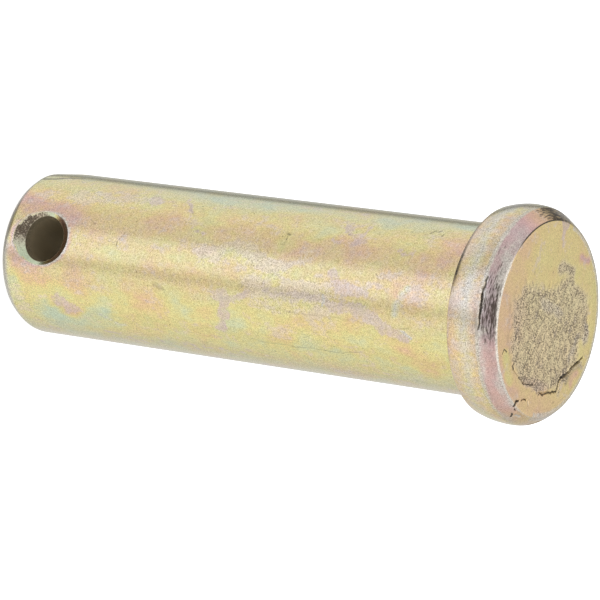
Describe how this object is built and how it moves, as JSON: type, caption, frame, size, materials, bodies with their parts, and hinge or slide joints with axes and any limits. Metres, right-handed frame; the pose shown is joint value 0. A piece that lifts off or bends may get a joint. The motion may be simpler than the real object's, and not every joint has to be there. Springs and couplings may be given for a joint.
{
  "type": "clevis pin",
  "caption": "Straight headed clevis pin of yellow-plated steel, with a bevelled head, a chamfered point and a countersunk cross hole for a split pin.",
  "frame": {"origin": "centre of the head's bearing face, on the pin's axis", "axes": "+Z along the pin, from the point up through the head; the shank hangs down -Z; the cross hole runs along Y"},
  "size_m": [0.0158, 0.0158, 0.0452],
  "materials": {
    "yellow_zinc": "yellow chromate over zinc plating, satin, with pink, violet and green tints"
  },
  "bodies": {
    "root": {"clevis_pin": "yellow_zinc"}
  },
  "joints": []
}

- [What is needed]: Print the material verbatim, all of it.

- [Reply to the exercise]:
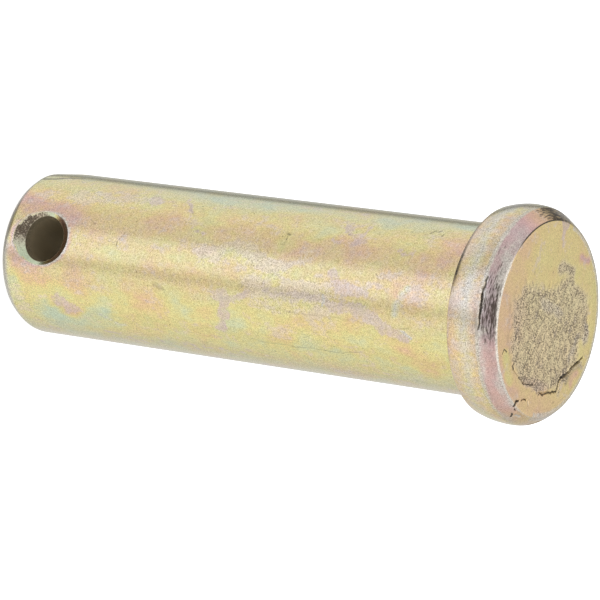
Describe how this object is built and how it moves, as JSON: type, caption, frame, size, materials, bodies with their parts, and hinge or slide joints with axes and any limits. Metres, right-handed frame; the pose shown is joint value 0. A piece that lifts off or bends may get a joint. The motion may be simpler than the real object's, and not every joint has to be there. Springs and couplings may be given for a joint.
{
  "type": "clevis pin",
  "caption": "Straight headed clevis pin of yellow-plated steel, with a bevelled head, a chamfered point and a countersunk cross hole for a split pin.",
  "frame": {"origin": "centre of the head's bearing face, on the pin's axis", "axes": "+Z along the pin, from the point up through the head; the shank hangs down -Z; the cross hole runs along Y"},
  "size_m": [0.0158, 0.0158, 0.0452],
  "materials": {
    "yellow_zinc": "yellow chromate over zinc plating, satin, with pink, violet and green tints"
  },
  "bodies": {
    "root": {"clevis_pin": "yellow_zinc"}
  },
  "joints": []
}